ORAOCI8 – This Stage allow to connect Oracle Database.
OraBulk – The Orabulk plug-in generates control and data files for bulk loading into a single table on an Oracle target database. The files are suitable for loading into the target database using the Oracle command sqlldr.

137. What is Sort plugin?

Ans:

A mainframe processing stage that sorts input columns

138. What is Aggregate stage?

Ans:

A stage type that compute s totals or other functions of set of data.

139. What is the hash file stage and Sequential file stage?

Ans:

A stage that extracts data or load data into database that contain hashed file.

140. What types of flat files you used.have you used tab delimited?

Ans:

Sequential flat file with comma separated.




 

141. What is the Job control code?

Ans:

Job control code used in job control routine to creating controlling job, which invokes and run other jobs.

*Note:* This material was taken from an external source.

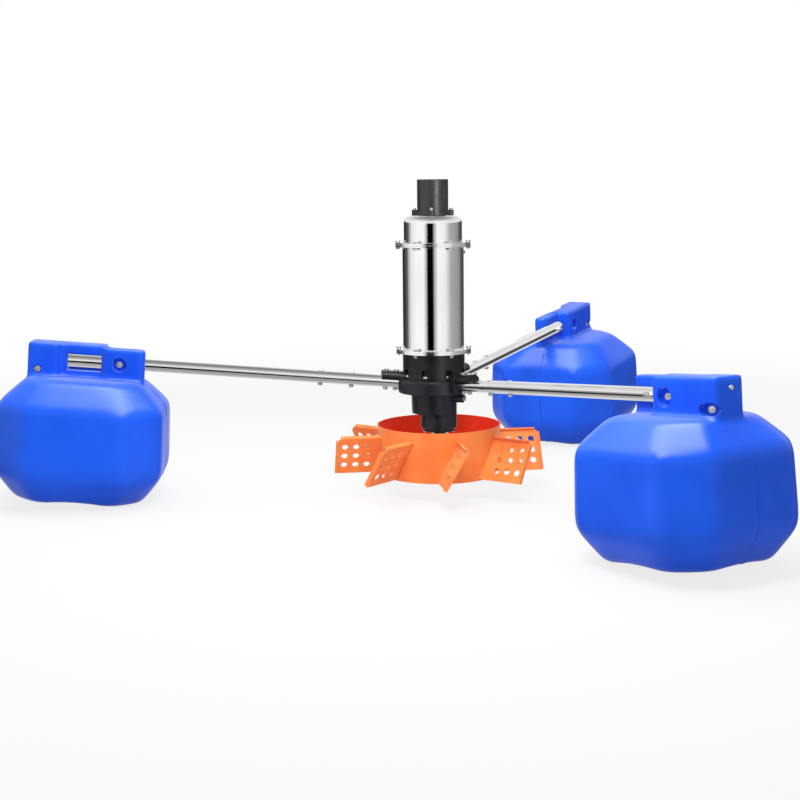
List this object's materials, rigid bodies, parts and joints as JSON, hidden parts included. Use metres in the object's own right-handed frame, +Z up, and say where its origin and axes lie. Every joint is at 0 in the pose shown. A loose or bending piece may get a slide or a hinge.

142. Define the difference between active and Passive Stage?

Ans:

There are two kinds of stages:

  • Passive stages define read and write access to data sources and repositories.
    • Sequential
    • ODBC
    • Hashed
  • Active stages define how data is filtered and transformed.
    • Transformer
    • Aggregator
    • Sort plug-in

143. What are the plugin stages used in your projects?

Ans:

Plug-In Stage – A Stage to perform specific processing that is not supported by the standard server job stage.
Used Plug-in – ORAOCI8, Orabulk.

144. What is a container?

Ans:

A group of stages and link in a job design is called container.
There are two kinds of Containers: Local Container And Shared Container.

  • Local Container:
    Local Containers only exist within the single job they are used. Use Shared Containers to simplify complex job designs.
  • Shared Container:
    Shared Containers exist outside of any specific job. They are listed in the Shared Containers branch is Manager. These Shared Containers can be added to any job. Shared containers are frequently used to share a commonly used set of job components.
    A Job Container contains two unique stages. The Container Input stage is used to pass data into the Container. The Container Output stage is used to pass data out of the Container.